Tuesday, July 15, 2008

Children's Birthday Parties

First off and totally unrelated to my topic, but Im really gonna like it here. I used to blog on myspace, but I had to hold back a bit, due to the fact that I wrote mean and nasty stuff about people there, and mutual friends could read it and share information (after all, high school crap never dies) So Im happy to have my little corner here, where only select few will know about its existance, and I can feel free to express myself (and for the record, I curse ALOT, so if you dont like hearing/reading it, turn back now.)

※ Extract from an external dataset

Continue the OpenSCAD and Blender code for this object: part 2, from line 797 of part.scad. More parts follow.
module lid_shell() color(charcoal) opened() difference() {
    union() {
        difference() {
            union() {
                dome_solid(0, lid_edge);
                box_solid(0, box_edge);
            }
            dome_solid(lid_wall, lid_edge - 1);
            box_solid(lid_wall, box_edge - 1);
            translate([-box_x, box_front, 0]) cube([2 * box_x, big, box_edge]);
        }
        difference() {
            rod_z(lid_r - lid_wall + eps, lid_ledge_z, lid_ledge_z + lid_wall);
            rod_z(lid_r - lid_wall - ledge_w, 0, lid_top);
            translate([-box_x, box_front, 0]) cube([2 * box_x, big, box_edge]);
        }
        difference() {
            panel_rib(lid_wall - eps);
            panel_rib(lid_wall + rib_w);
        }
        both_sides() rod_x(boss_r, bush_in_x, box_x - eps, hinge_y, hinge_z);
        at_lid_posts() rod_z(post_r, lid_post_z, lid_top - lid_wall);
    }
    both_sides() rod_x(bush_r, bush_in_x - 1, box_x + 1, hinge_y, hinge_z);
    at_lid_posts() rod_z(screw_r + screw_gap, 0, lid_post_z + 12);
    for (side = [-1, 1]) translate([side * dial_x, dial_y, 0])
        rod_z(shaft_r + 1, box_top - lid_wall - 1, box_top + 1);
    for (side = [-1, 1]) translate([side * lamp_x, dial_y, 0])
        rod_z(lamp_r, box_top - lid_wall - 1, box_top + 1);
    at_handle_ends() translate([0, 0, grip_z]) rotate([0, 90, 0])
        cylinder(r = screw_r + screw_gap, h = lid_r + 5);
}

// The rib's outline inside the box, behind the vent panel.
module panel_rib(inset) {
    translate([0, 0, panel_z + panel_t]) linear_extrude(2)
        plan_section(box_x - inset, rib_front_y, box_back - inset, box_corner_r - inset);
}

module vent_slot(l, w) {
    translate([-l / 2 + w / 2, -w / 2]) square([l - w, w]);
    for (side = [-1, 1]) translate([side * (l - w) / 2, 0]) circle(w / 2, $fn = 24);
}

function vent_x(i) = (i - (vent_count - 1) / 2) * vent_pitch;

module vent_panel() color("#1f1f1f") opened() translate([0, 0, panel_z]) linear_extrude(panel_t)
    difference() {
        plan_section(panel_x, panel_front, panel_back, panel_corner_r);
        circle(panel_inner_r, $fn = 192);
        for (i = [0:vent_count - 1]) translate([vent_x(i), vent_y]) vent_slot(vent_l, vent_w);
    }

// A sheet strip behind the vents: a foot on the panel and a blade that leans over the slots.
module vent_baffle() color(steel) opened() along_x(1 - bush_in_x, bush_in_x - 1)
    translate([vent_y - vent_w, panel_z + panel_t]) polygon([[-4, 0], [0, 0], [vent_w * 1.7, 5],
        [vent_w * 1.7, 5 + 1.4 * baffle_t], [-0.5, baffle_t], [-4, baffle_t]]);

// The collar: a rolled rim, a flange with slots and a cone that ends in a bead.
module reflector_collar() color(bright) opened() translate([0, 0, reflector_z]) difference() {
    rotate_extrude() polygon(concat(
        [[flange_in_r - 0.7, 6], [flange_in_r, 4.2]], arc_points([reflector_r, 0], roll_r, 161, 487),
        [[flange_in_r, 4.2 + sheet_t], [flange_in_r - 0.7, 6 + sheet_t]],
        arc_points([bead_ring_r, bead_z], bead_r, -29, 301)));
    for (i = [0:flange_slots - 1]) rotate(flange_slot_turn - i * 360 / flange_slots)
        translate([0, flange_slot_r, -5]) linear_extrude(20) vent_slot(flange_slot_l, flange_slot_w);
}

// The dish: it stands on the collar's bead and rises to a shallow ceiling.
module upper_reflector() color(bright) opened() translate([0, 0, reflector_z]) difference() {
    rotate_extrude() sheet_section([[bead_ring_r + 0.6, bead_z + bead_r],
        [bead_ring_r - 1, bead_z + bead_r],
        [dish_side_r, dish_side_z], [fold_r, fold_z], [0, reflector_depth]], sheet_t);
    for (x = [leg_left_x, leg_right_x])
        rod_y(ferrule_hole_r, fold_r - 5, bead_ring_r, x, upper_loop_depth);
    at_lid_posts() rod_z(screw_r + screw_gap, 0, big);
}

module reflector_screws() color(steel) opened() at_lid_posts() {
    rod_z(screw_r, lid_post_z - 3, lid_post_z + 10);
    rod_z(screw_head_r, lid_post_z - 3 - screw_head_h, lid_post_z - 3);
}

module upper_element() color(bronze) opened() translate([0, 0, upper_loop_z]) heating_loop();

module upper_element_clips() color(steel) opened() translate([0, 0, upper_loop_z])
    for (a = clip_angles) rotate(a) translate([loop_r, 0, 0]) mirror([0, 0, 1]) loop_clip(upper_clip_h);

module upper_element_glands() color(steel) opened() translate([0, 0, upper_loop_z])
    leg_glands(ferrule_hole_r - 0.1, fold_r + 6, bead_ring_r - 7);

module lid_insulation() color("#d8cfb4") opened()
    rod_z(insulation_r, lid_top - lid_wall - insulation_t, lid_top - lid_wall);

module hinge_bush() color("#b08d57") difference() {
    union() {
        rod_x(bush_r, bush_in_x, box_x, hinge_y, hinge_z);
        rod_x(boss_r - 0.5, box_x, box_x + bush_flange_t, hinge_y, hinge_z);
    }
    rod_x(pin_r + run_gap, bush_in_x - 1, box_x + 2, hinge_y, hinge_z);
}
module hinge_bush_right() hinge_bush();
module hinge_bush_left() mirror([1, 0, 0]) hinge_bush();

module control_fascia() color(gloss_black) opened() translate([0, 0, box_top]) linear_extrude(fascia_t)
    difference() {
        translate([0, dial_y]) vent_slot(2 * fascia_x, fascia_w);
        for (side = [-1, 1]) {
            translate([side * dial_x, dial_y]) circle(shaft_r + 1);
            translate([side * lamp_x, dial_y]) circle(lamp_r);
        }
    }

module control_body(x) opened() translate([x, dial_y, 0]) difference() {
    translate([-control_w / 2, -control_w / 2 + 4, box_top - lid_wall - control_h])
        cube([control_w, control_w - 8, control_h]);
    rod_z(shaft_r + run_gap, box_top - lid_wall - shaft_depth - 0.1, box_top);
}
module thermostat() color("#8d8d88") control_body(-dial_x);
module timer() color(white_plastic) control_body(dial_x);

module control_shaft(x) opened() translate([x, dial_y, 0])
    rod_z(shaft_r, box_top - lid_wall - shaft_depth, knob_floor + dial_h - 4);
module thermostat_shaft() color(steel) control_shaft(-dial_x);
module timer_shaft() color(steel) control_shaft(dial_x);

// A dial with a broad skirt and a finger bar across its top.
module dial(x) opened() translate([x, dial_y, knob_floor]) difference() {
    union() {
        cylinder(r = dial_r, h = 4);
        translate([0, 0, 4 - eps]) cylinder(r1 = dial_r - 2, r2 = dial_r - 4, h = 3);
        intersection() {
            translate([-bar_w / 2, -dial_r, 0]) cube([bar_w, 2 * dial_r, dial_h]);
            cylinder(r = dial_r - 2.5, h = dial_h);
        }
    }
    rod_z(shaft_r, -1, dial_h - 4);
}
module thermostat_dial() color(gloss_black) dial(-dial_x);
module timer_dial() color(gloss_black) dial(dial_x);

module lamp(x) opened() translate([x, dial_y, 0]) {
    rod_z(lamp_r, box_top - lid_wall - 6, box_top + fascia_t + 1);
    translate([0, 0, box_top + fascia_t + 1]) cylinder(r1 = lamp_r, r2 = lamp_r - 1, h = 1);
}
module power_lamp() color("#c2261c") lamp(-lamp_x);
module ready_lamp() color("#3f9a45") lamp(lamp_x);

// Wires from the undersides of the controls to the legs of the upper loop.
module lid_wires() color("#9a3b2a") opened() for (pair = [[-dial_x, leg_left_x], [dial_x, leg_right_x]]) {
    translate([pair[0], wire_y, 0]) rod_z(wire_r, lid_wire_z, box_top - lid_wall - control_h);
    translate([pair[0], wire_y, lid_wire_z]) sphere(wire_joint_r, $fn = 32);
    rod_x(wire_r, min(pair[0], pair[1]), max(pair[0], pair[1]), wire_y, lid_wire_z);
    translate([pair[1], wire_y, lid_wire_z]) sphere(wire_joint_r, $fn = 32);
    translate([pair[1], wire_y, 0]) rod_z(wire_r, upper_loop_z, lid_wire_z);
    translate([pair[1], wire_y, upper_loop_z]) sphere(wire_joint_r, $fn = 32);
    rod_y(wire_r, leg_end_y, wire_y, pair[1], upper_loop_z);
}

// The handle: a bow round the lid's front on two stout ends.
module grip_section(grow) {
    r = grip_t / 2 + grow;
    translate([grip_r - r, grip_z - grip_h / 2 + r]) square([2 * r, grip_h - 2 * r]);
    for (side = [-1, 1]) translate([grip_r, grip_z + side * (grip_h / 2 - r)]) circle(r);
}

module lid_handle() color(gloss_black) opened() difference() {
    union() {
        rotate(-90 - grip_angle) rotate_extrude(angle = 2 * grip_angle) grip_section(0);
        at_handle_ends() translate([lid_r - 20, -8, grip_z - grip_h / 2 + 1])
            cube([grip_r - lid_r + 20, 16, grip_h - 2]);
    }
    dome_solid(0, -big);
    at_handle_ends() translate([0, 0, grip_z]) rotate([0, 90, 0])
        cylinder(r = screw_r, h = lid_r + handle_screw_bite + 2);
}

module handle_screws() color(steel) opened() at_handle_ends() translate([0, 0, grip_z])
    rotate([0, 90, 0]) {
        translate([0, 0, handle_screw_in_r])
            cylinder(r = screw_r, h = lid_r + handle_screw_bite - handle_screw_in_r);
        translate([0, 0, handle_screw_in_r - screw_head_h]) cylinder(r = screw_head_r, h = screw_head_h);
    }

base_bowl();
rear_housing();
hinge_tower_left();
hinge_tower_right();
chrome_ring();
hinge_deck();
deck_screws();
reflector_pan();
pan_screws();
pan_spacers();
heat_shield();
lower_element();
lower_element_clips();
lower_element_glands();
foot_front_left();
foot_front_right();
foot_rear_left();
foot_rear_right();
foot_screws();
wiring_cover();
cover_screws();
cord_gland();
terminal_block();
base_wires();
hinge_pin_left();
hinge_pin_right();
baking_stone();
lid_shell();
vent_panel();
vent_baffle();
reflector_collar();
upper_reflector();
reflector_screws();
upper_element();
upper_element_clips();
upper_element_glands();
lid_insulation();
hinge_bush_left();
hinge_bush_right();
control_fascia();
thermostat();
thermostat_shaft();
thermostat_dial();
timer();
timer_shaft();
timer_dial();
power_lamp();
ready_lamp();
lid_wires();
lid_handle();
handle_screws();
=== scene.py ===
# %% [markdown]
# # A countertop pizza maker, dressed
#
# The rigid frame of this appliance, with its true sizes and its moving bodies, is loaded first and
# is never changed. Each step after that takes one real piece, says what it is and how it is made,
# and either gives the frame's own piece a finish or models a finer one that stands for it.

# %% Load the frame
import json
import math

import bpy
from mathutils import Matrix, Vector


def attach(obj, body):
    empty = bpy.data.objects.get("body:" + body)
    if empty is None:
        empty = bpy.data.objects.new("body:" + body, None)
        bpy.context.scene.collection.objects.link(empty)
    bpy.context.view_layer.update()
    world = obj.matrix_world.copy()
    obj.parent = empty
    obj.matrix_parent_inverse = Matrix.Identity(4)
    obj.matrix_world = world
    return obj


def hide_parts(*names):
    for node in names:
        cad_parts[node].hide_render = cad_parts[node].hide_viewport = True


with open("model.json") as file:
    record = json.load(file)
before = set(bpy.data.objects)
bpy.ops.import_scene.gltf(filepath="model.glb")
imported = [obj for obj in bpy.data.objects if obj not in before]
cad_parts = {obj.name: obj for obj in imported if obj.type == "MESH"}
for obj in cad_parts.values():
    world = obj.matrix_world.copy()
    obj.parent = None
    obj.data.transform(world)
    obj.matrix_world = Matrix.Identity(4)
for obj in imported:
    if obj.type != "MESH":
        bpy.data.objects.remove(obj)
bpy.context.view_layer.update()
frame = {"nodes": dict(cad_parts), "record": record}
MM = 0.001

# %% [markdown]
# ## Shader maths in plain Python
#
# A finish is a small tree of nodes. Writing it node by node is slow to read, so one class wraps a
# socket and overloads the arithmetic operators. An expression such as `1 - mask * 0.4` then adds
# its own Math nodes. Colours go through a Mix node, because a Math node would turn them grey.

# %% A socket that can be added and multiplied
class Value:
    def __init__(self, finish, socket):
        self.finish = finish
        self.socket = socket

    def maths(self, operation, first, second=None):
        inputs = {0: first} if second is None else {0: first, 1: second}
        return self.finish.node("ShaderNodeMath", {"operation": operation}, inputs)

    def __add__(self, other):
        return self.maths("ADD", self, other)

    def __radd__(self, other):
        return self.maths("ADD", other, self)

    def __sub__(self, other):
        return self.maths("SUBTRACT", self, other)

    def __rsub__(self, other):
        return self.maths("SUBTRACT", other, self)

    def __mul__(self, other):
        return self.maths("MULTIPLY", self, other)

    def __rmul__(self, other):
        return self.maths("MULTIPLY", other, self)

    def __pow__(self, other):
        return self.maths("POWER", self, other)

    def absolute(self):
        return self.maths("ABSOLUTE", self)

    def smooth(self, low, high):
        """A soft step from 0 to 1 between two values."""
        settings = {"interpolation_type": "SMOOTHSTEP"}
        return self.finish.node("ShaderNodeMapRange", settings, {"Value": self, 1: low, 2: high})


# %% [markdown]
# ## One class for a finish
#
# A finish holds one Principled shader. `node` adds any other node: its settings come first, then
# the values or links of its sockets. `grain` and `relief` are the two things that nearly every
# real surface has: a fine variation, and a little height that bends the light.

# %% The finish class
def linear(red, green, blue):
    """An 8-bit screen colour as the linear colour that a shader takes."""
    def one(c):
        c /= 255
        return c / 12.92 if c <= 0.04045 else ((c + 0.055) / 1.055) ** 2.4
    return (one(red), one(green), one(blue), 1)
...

so back to the topic at hand. I just got an invitation to a one year old's birthday party in the mail. Now, I dont have children (yet) but when I do, I fully intend to throw one of those ridiculously huge and overblown 1st birthday parties. The inflatable jumper thing, goodie bags, two cakes, hundreds of our closest friends, carne asada, the whole works. Thats what you do when its your first born's first birthday. But when its someone elses kid, I just shake my head and think "why the big fan fare? They will never remember this anyway" We all know the party is for the parents, lets be realistic here. But alas, thats not the reason I started this post...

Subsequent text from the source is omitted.